The colors, intended as a striped sweater for the lovely Miss Minerva’s (red- haired dark-eyed) First Birthday this fall:

With Value Viewer:

I think the combo will be fine for stripes, but the values are too close in two of those colors for any significant contrast in stranded colorwork.

In the afternoon class, Theresa taught crochet for knitters. It is fun to see how knitters respond when they see how quickly a border can get crocheted onto a knitted square. I was originally going to do a ‘short rows three ways class*’, but we decided that an extra teacher’s aide would be more useful. I think it was. With a group of 20, extra eyes and assistance came in handy.

The rest of the time was eating, drinking, hanging out and knitting. It was a treat to get to know so many new knitting buddies. Also, I hadn’t been north of Duluth for quite a while. Here’s my little photo essay on how you know you are ‘Up North’ as they say here in Minnesota:

They take their politics very seriously:

Lots of taxidermy –

Sarah was quite taken with the bear.

Things I wouldn’t eat on a bet:

Interesting community activities:

Candy store with a portrait of the knitting namesake:

And, on the way out of town, a car with Illinois plates where the driver honks AND flips the bird to a couple of middle-aged women crossing the street when he felt entitled to be turning right. (No photos of that episode.) Ahhhh, up North indeed.

I hope there will be more retreats.

*I will be teaching that at Fiber College of Maine in September.

Crochet Adventures

I am suddenly surrounded by friends and family having babies.  So much fun, and most of these babies need blankets.  I decided that this was a time to break out the stash and bust it good.  I’ve knitted a few (I’m on my fourth Wearwithall Baby Blanket) and decided that some of the smaller amounts of cottons might work best in a crocheted square of some sort.  It’s intended for an August baby girl (hey, like me!) so it could have some holes in it.

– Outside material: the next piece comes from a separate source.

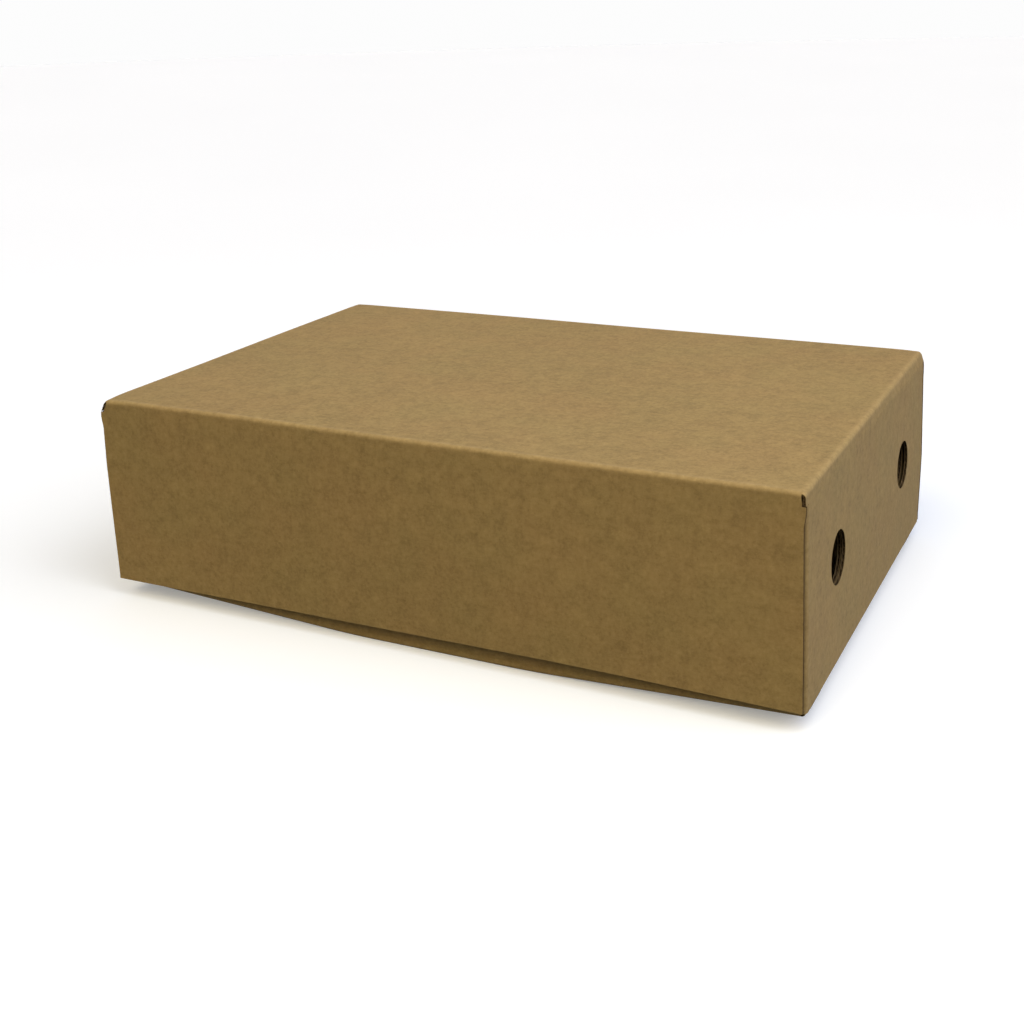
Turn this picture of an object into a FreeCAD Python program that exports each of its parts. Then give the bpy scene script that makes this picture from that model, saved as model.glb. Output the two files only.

I started winging it, making a circle.  It got floppier and floppier, and began to resemble a ruffle.  Obviously my increase ratio was  more than a bit off.  I ripped some out, and tried again.  Much better.  And I have to say, although I do prefer knitting, this sort of trial and error in simple crochet is really quickly done.

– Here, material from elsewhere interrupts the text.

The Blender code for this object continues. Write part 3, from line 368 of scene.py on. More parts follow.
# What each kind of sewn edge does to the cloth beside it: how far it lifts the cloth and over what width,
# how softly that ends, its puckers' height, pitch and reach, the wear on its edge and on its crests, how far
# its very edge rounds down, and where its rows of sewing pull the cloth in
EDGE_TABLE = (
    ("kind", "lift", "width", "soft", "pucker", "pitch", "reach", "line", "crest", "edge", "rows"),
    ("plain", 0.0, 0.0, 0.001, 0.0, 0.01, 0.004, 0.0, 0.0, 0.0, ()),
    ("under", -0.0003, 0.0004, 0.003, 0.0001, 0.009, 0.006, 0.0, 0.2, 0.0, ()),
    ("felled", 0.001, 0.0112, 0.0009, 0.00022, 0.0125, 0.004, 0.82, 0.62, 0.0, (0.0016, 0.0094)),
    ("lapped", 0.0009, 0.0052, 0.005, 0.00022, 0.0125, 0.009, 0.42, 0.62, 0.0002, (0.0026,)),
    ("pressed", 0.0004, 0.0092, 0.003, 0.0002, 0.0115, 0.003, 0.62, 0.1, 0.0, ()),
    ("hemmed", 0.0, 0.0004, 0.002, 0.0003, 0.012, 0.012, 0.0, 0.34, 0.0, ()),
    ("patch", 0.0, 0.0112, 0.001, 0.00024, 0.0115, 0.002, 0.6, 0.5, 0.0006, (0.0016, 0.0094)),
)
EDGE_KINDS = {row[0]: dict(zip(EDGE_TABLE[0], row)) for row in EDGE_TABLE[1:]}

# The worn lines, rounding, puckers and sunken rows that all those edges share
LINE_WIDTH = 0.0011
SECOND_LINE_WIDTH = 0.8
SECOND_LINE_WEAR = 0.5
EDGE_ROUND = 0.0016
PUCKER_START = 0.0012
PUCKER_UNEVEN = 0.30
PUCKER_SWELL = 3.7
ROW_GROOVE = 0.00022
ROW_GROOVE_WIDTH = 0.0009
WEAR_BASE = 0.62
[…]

Here’s the beginning of the blanket.  It’s a little girlier than I would normally make, but I think the bright blue saves it from being totally insipid.  I had all these bits of yarn in a plastic bin.  No labels at all.  As I was working with them, I realized the square was a bit like the rings of a tree, and I could date my stash acquisition.  Although some of these yarns are still being made, they are no longer at the Yarnery, and remind me of a time when they were.  Snatching the time to fool around with Skitch, which I recently downloaded, I annotated the photo.  I present to you the archeology of my crocheted baby blanket.

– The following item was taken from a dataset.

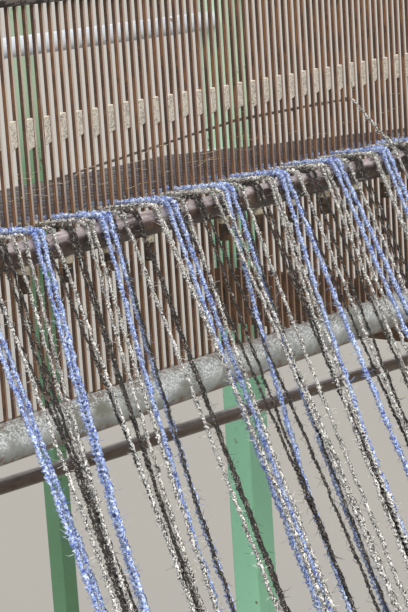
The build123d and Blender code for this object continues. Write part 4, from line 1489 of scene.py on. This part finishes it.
@dataclass
class Drum:
    """The warping drum with the section of warp wound on it."""

    bench: Bench
    ends: int = ENDS
    first_end: int = 6
    repeats_before: int = 20
    band_depth: float = 8.6 * MM
    round_steps: int = 120
    cuts_per_end: int = 3
    scallop: float = 0.9 * MM
    end_slope: float = 5.0 * MM

    def build(self) -> None:
        """Builds the wound warp and dresses the drum, brake wheel and crank."""
        bench = self.bench
        self.build_wound_warp()
        staves = Timber((0.60, 0.40, 0.21), (0.34, 0.18, 0.08), Along.X, 0.34, 55.0)
        bench.dress(staves, "stave_wood_finish", "drum_staves", bevel=2 * MM)
        iron = MachinePaint((0.060, 0.072, 0.070), under=(0.15, 0.08, 0.05), chips=0.63, grain=240.0)
        wheels = ("drum_spider_left", "drum_spider_middle", "drum_spider_right", "brake_wheel")
        bench.dress(iron, "spider_iron_finish", *wheels, bevel=1.2 * MM)
        steel = BareSteel((0.58, 0.57, 0.55), (0.20, 0.12, 0.08), 0.36, gloss=0.28)
        bench.dress(steel, "bright_steel_finish", "drum_shaft", bevel=0.8 * MM)
        arm = BareSteel((0.15, 0.15, 0.15), (0.17, 0.095, 0.06), 0.42, Along.Z, gloss=0.4, metal=0.85)
        bench.dress(arm, "dark_steel_finish", "crank_arm", bevel=1.2 * MM)
        grip = Timber((0.50, 0.29, 0.14), (0.25, 0.12, 0.05), Along.X, 0.3, 90.0)
        bench.dress(grip, "grip_wood_finish", "crank_grip", bevel=0.6 * MM)

    def build_wound_warp(self) -> None:
        """Spins the wound section about the drum's axis, one ridge to an end."""
        low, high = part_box("warp_band")
        centre = (low + high) / 2
        outer = (high.z - low.z) / 2
        inner = outer - self.band_depth
        bm = bmesh.new()
        corners = [(low.x, inner), (low.x + self.end_slope, outer), (high.x - self.end_slope, outer), (high.x, inner)]
        verts = [bm.verts.new((x, centre.y, centre.z + radius)) for x, radius in corners]
        edges = [bm.edges.new((verts[i], verts[(i + 1) % 4])) for i in range(4)]
        bmesh.ops.subdivide_edges(bm, edges=[edges[1]], cuts=self.ends * self.cuts_per_end - 1)
        top = [v for v in bm.verts if v.co.z > centre.z + outer - 0.1 * MM]
        wide = (high.x - low.x - 2 * self.end_slope) / self.ends
        for vert in top:
            phase = ((vert.co.x - low.x - self.end_slope) / wide) % 1.0
            vert.co.z -= self.scallop * (2 * abs(phase - 0.5)) ** 2
        bmesh.ops.spin(
            bm,
            geom=bm.verts[:] + bm.edges[:],
            cent=centre,
            axis=(1, 0, 0),
            dvec=(0, 0, 0),
            angle=math.tau,
            steps=self.round_steps,
            use_merge=True,
        )
        bmesh.ops.remove_doubles(bm, verts=bm.verts, dist=0.01 * MM)
        mesh = Fittings.finish(bm, "wound_warp", smooth=True)
        stripes = tuple(STRIPE_TONES[shade] for shade in STRIPE_ORDER)
        start = low.x + self.end_slope + wide * (self.first_end - len(STRIPE_ORDER) * self.repeats_before)
        piece = self.bench.link("wound_warp", mesh, WoundWarp(start, wide, stripes), "wound_warp_finish")
        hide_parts("warp_band")
        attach(piece, "drum")


@dataclass
class GuideCarriage:
    """The section guide on its slide rails, with its small reed and roller."""

    bench: Bench

    def build(self) -> None:
        """Dresses the saddle, reed, roller, knob and slide rails."""
        bench = self.bench
        casting = MachinePaint((0.10, 0.24, 0.13), under=(0.09, 0.07, 0.06), chips=0.67, grain=300.0)
        bench.dress(casting, "saddle_finish", "guide_saddle", bevel=1.2 * MM)
        steel = BareSteel((0.66, 0.65, 0.62), (0.24, 0.15, 0.09), 0.30, gloss=0.22)
        rods = ("slide_rail_front", "slide_rail_rear", "roller_spindle", "brake_pivot_pin")
        bench.dress(steel, "slide_steel_finish", *rods)
        frame_wood = Timber((0.52, 0.35, 0.19), (0.30, 0.17, 0.08), Along.X, 0.4, 110.0)
        bench.dress(frame_wood, "reed_frame_wood_finish", "section_reed_frame", bevel=0.8 * MM)
        wire = BareSteel((0.70, 0.69, 0.66), (0.30, 0.20, 0.12), 0.28, Along.Z, gloss=0.25)
        bench.dress(wire, "bright_wire_finish", "section_reed_wires", bevel=0.1 * MM)
        roller = Timber((0.62, 0.44, 0.25), (0.38, 0.22, 0.10), Along.X, 0.32, 100.0)
        bench.dress(roller, "roller_wood_finish", "guide_roller", bevel=0.5 * MM)
        knob = BareSteel((0.14, 0.14, 0.14), (0.18, 0.10, 0.06), 0.38, gloss=0.35, metal=0.8)
        bench.dress(knob, "knob_steel_finish", "clamp_knob", bevel=0.8 * MM)


@dataclass
class Brake:
    """The hand brake on the drum."""

    bench: Bench

    def build(self) -> None:
        """Dresses the lever, shoe and grip."""
        bench = self.bench
        lever = BareSteel((0.14, 0.14, 0.14), (0.17, 0.095, 0.06), 0.42, Along.Z, gloss=0.42, metal=0.8)
        bench.dress(lever, "lever_steel_finish", "brake_lever", bevel=1.2 * MM)
        shoe = Timber((0.40, 0.26, 0.15), (0.17, 0.09, 0.05), Along.Z, 0.62, 90.0)
        bench.dress(shoe, "brake_wood_finish", "brake_shoe", bevel=1.2 * MM)
        grip = Timber((0.48, 0.28, 0.13), (0.24, 0.12, 0.05), Along.Z, 0.32, 90.0)
        bench.dress(grip, "brake_grip_finish", "brake_grip", bevel=0.6 * MM)


@dataclass(frozen=True)
class Lamp:
    """One soft square lamp."""

    name: str
    place: tuple[float, float, float]
    target: tuple[float, float, float]
    size: float
    power: float
    colour: Colour

    def hang(self) -> None:
        """Hangs the lamp and points it at its target."""
        lamp = bpy.data.lights.new(self.name, "AREA")
        lamp.shape = "SQUARE"
        lamp.size = self.size
        lamp.energy = self.power
        lamp.color = self.colour
        holder = bpy.data.objects.new(self.name, lamp)
        holder.location = self.place
        holder.rotation_euler = (Vector(self.target) - Vector(self.place)).to_track_quat("-Z", "Y").to_euler()
        bpy.context.scene.collection.objects.link(holder)


@dataclass
class Studio:
    """The floor, the soft light and the camera at the photograph's place."""

    camera_at: tuple[float, float, float] = (-0.5934, 0.1399, 1.4071)
    to_right: tuple[float, float, float] = (0.64140749, -0.76456973, -0.06347885)
    upward: tuple[float, float, float] = (0.19406127, 0.08163581, 0.97758673)
    inward: tuple[float, float, float] = (0.74225108, 0.63935024, -0.20073519)
    focal_pixels: float = 1968.77
    picture_height: float = 612.0
    sensor: float = 36.0
    floor_radius: float = 4.2
    fade_from: float = 1.7
    floor_colour: Colour = (0.66, 0.64, 0.60)
    backdrop: Colour = (0.60, 0.575, 0.53)
    backdrop_low: Colour = (0.50, 0.475, 0.43)
    sweep: tuple[float, float] = (-0.25, -0.13)
    sky: Colour = (0.80, 0.83, 0.88)
    sky_strength: float = 0.42
    lamps: tuple[Lamp, ...] = (
        Lamp("key", (-1.6, -1.5, 3.4), (0.0, 0.3, 1.1), 1.8, 120.0, (1.0, 0.965, 0.92)),
        Lamp("fill", (-2.6, 1.6, 2.2), (0.0, 0.5, 1.1), 2.0, 22.0, (0.90, 0.95, 1.0)),
        Lamp("back", (2.4, 2.6, 3.0), (0.0, 0.4, 1.1), 2.0, 30.0, (0.95, 0.97, 1.0)),
    )

    def build(self) -> None:
        """Builds the floor, the world, the lamps and the camera."""
        bpy.context.scene.view_settings.view_transform = "Standard"
        self.build_floor()
        self.build_world()
        for lamp in self.lamps:
            lamp.hang()
        self.build_camera()

    def build_floor(self) -> None:
        """Makes the plain pale floor."""
        bm = bmesh.new()
        bmesh.ops.create_circle(bm, cap_ends=True, segments=96, radius=self.floor_radius)
        mesh = Fittings.finish(bm, "studio_floor")
        shader = Shader("studio_floor_finish")
        cloud = shader.noise(shader.place(), 1.1, 3.0)
        away = shader.node("ShaderNodeVectorMath", {"operation": "LENGTH"}, {0: shader.place()}, "Value")
        dim = tuple(0.97 * c for c in self.floor_colour)
        tone = shader.mix(cloud, dim, self.floor_colour)
        alpha = 1.0 - away.between(self.fade_from, self.floor_radius - 0.1)
        shader.finish(base_color=tone, roughness=0.85, alpha=alpha)
        mesh.materials.append(shader.material)
        floor = bpy.data.objects.new("studio_floor", mesh)
        bpy.context.scene.collection.objects.link(floor)

    def build_world(self) -> None:
        """Lights from all round, and shows the pale backdrop behind the object."""
        world = bpy.data.worlds.new("studio")
        bpy.context.scene.world = world
        nodes = Nodes(world)
        around = nodes.node("ShaderNodeTexCoord", {}, {}, "Generated")
        tone = nodes.mix(nodes.axis(around, "Z").between(*self.sweep), self.backdrop_low, self.backdrop)
        light = nodes.node("ShaderNodeBackground", {}, {"Color": self.sky, "Strength": self.sky_strength})
        seen = nodes.node("ShaderNodeBackground", {}, {"Color": tone})
        share: Value | float = 0.0
        for ray in ("Is Camera Ray", "Is Glossy Ray", "Is Transmission Ray"):
            path = nodes.node("ShaderNodeLightPath", {}, {}, ray)
            share = nodes.node("ShaderNodeMath", {"operation": "MAXIMUM"}, {0: share, 1: path})
        both = nodes.node("ShaderNodeMixShader", {}, {0: share, 1: light, 2: seen})
        nodes.plug(nodes.tree.nodes.new("ShaderNodeOutputWorld").inputs["Surface"], both)

    def build_camera(self) -> None:
        """Sets the camera that was fitted to the photograph."""
        lens = bpy.data.cameras.new("photo_camera")
        lens.sensor_width = self.sensor
        lens.lens = self.focal_pixels * self.sensor / self.picture_height
        lens.clip_start = 0.01
        lens.clip_end = 60.0
        camera = bpy.data.objects.new("photo_camera", lens)
        turned = Matrix((self.to_right, self.upward, tuple(-c for c in self.inward))).transposed()
        camera.matrix_world = Matrix.Translation(self.camera_at) @ turned.to_4x4()
        bpy.context.scene.collection.objects.link(camera)
        bpy.context.scene.camera = camera


def main() -> None:
    """Builds every sub-assembly, then the studio."""
    logging.basicConfig(level=logging.INFO, format="%(message)s")
    bench = Bench()
    for part in (
        ReedHead(bench),
        Stand(bench),
        YarnSheet(bench),
        Drum(bench),
        Base(bench),
        GuideCarriage(bench),
        Brake(bench),
        Studio(),
    ):
        part.build()
        log.info("%s is built", type(part).__name__)
    bpy.context.view_layer.update()


if __name__ == "__main__":
    main()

OK, it’s now a week after I started this post.  Strike out all the optimism  in the paragraph above. I ran out of the blue yarn, and then the white, and the blanket got uglier and uglier.  I figured I’d finish it and give it away.  Someone  might want it for putting down on the dirt under the baby’s good blanket.

I took it along to the Yarnery’s first ever knitting retreat.  (More on that later.)  During a color class, Theresa grabbed the blanket as a demonstration of what not to do with color.  This blanket should have had one of those Glamour magazine black spots pasted across it to protect its identity.  Someone suggested that pet shelters always want blankets, and this would be a good place for this one, as dogs are color blind.  (I was laughing, really.)  Finally, Theresa told me it was ok to stop making it and give the partly finished blanket and cotton stash to the “Iowa Church Ladies.”  Whew.  It went into the trunk of her car, and may I never see it again.

An interesting observation – did you know that a small tube of Bacitracin looks very much like a sample tube of Tom’s of Maine Toothpaste, especially when right next to each other in a medicine cabinet?  And that after you use the Bacitracin by mistake in the wee hours of the morning, then spit it out and follow it up with the Tom’s of Maine, that doesn’t really taste much better?  Thought you might like to know.